Entries with model source code:
= = =

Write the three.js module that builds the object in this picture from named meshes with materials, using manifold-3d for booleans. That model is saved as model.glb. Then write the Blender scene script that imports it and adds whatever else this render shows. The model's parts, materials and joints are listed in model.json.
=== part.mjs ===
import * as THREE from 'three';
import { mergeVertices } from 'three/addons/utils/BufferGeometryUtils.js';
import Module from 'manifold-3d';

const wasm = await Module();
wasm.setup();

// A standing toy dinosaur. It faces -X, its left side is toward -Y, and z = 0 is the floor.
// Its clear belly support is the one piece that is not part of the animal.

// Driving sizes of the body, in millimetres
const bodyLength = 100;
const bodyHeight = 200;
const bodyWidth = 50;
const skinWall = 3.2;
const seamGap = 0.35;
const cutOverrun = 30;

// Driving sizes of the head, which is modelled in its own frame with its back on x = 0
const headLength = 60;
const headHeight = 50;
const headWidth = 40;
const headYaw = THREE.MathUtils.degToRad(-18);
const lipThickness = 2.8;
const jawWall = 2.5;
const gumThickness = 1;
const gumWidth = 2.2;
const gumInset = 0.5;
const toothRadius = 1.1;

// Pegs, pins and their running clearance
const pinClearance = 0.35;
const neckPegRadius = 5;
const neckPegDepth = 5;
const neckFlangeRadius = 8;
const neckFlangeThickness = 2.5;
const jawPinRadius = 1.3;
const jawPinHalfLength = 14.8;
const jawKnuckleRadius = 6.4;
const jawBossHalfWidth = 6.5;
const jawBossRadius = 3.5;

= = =

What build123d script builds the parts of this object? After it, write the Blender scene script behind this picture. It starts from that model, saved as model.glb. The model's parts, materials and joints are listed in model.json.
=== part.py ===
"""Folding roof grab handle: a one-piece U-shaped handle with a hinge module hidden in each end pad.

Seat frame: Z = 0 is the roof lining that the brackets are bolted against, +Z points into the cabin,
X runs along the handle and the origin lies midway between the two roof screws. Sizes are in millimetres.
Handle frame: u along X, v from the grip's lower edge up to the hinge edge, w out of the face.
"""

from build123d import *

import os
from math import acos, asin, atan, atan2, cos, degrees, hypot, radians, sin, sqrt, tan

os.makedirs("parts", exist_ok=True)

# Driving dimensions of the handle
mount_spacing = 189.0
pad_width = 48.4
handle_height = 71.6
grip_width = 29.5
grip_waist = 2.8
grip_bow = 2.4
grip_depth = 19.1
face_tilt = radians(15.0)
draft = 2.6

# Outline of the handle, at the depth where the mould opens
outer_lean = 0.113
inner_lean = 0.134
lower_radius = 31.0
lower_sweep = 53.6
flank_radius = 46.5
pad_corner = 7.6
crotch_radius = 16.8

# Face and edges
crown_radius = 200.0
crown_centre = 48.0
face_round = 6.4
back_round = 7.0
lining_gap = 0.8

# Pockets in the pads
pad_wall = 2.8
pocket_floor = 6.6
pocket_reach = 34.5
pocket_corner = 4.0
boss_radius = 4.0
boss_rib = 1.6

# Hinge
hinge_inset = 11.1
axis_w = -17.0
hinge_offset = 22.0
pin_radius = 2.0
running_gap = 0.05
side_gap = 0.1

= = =

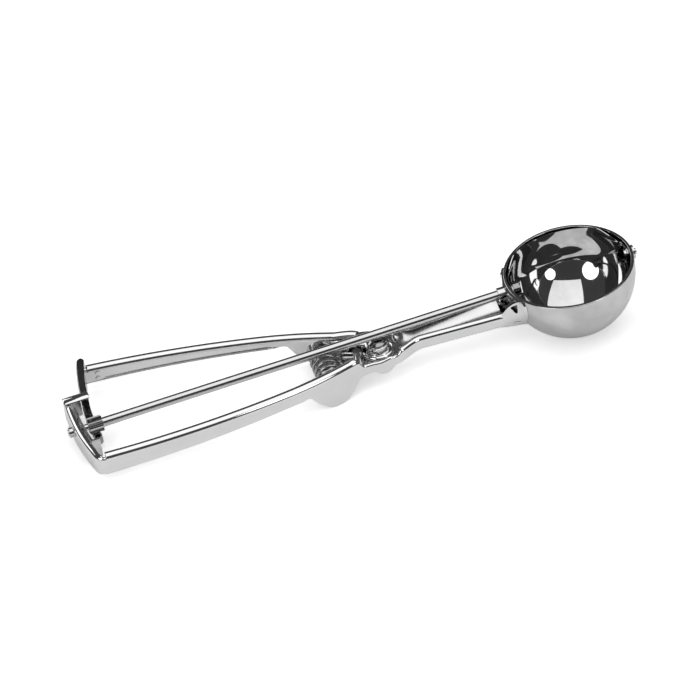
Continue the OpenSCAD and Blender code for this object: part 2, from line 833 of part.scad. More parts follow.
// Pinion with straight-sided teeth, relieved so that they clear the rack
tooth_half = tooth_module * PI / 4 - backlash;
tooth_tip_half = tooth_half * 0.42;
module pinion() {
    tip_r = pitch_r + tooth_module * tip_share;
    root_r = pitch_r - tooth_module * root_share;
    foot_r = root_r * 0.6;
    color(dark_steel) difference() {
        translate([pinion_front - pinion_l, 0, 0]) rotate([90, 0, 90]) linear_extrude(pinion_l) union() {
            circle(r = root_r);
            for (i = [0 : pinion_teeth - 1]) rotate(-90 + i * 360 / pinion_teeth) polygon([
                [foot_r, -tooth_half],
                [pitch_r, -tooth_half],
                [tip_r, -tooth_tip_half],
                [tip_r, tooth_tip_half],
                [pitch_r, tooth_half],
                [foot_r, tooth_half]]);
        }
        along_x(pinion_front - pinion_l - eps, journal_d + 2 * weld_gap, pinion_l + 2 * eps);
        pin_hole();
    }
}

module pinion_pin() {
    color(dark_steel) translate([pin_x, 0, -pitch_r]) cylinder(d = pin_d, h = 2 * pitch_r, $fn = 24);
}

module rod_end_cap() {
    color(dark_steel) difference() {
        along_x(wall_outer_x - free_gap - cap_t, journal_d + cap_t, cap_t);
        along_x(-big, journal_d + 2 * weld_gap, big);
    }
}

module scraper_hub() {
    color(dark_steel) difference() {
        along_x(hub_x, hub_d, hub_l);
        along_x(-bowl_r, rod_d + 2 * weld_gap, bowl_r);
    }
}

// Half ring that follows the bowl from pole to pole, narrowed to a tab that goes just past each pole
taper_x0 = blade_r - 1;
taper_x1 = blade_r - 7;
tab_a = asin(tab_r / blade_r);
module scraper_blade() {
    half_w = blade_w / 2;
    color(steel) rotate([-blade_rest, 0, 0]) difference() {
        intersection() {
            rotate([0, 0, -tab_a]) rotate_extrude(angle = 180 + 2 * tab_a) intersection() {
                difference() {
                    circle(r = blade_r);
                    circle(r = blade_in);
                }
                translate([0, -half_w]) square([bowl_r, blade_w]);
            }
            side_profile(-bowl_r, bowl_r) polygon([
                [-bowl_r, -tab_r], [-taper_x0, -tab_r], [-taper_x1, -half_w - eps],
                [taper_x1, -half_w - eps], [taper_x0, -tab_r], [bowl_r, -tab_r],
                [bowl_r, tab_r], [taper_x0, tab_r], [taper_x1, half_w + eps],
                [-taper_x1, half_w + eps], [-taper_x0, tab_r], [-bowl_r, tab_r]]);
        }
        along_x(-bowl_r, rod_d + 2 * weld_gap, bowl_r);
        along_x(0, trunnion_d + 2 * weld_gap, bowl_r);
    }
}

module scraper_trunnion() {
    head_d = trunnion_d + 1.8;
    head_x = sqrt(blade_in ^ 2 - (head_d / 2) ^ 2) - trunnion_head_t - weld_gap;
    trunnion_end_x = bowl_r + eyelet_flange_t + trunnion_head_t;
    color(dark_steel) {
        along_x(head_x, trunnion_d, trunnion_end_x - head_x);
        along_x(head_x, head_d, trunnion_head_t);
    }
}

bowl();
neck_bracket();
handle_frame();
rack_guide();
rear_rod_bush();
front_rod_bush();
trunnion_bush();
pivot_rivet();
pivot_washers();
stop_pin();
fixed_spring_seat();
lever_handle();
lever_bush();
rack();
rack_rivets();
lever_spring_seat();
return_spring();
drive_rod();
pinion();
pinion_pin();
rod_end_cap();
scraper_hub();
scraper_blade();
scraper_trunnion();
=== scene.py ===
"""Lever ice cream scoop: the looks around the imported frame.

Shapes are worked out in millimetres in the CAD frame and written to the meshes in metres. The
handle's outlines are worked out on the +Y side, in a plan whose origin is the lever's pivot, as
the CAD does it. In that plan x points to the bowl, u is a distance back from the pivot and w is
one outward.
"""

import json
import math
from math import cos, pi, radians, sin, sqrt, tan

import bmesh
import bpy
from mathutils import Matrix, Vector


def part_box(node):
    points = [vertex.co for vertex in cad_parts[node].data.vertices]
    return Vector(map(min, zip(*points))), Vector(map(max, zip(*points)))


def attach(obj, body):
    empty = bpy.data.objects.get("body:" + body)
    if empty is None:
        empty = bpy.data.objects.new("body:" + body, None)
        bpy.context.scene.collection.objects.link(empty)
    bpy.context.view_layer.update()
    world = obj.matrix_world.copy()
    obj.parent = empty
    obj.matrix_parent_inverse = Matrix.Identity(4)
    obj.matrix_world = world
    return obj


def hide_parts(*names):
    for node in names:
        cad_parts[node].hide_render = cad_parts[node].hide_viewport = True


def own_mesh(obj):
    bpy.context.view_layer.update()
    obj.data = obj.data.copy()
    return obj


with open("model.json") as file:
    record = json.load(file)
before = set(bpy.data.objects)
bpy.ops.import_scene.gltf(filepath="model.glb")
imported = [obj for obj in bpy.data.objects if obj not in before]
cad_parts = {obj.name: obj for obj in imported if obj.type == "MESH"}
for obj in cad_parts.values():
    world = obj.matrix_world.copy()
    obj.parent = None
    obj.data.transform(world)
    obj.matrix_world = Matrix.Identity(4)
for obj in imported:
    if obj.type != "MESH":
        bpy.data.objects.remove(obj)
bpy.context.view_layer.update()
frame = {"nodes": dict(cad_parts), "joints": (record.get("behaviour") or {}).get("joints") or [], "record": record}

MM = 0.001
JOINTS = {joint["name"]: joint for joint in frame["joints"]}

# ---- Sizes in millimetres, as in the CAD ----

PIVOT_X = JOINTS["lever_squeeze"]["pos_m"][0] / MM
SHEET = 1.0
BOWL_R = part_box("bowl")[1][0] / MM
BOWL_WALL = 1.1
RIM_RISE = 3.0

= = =

Aim of the exercise:
The first line to be transcribed is the one containing "return_spring();", and the last is the one containing "obj.parent = None". Transcribe exactly those lines and nothing else.

Answer below:
return_spring();
drive_rod();
pinion();
pinion_pin();
rod_end_cap();
scraper_hub();
scraper_blade();
scraper_trunnion();
=== scene.py ===
"""Lever ice cream scoop: the looks around the imported frame.

Shapes are worked out in millimetres in the CAD frame and written to the meshes in metres. The
handle's outlines are worked out on the +Y side, in a plan whose origin is the lever's pivot, as
the CAD does it. In that plan x points to the bowl, u is a distance back from the pivot and w is
one outward.
"""

import json
import math
from math import cos, pi, radians, sin, sqrt, tan

import bmesh
import bpy
from mathutils import Matrix, Vector


def part_box(node):
    points = [vertex.co for vertex in cad_parts[node].data.vertices]
    return Vector(map(min, zip(*points))), Vector(map(max, zip(*points)))


def attach(obj, body):
    empty = bpy.data.objects.get("body:" + body)
    if empty is None:
        empty = bpy.data.objects.new("body:" + body, None)
        bpy.context.scene.collection.objects.link(empty)
    bpy.context.view_layer.update()
    world = obj.matrix_world.copy()
    obj.parent = empty
    obj.matrix_parent_inverse = Matrix.Identity(4)
    obj.matrix_world = world
    return obj


def hide_parts(*names):
    for node in names:
        cad_parts[node].hide_render = cad_parts[node].hide_viewport = True


def own_mesh(obj):
    bpy.context.view_layer.update()
    obj.data = obj.data.copy()
    return obj


with open("model.json") as file:
    record = json.load(file)
before = set(bpy.data.objects)
bpy.ops.import_scene.gltf(filepath="model.glb")
imported = [obj for obj in bpy.data.objects if obj not in before]
cad_parts = {obj.name: obj for obj in imported if obj.type == "MESH"}
for obj in cad_parts.values():
    world = obj.matrix_world.copy()
    obj.parent = None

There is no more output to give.